Estimated disk-based backup appliance pricing

  • Entry-level single node = (1600MB/s = 5.7TB/h = 136TB day) Price = $150,000
  • Enterprise HA appliance = (3200MB/s = 11.4TB/h = 273TB day) Price = $238,000
  • Enterprise multi-node appliance= (22,200MB/s = 80TB/h = 1920TB day) Price = $2,400,000

Clearly, the price winner in this case is the standalone nine LTO3 drives for $10,800. I’m sure that the CFO will not care that someone needs to be onsite all weekend managing tapes. Even though the prices for tape drives start out a lot more expensive in an enterprise library, when performance requirements are below a certain threshold (say 10 LTO6 drives and below) tape is the clear winner from a pure price and performance perspective. The disk based solution also enables better cost and concurrency for backup and recovery, as a single node can provide up to 1024 virtual LTO drives at much lower cost than actually buying that many physical drives. 


As the chart shows, tape wins the cost curve when performance requirements are under what can be provided by six to ten LTO6 drives.
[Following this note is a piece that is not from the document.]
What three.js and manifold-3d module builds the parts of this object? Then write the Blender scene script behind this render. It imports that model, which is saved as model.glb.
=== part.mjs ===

Once you start getting into higher performance requirements to meet the backup window, then disk-based dedupe solutions are the better choice.

I’m sure there are some out there who could care less about the price and just want to get away from tape. But tape really is the cheaper way to go at the low end. Archives also benefit from the high capacity capabilities and low cost of tape media for long-term retention, even for large enterprises. Where tape has an issue is in its recovery time, media management costs, backup windows and total cost of ownership at the high end. 

Although I gathered prices ad-hoc from the Web and made some major assumptions, I hope the comparison provides you with a useful rule of thumb when deciding between disk and tape for backup.

The good or bad news, depending on how you look at it, is that tape is not dead; it has a useful place at the low end for backup and at the high end for archives. Disk-based solutions will usually be better for faster recovery and make backup and DR more efficient and cost-effective.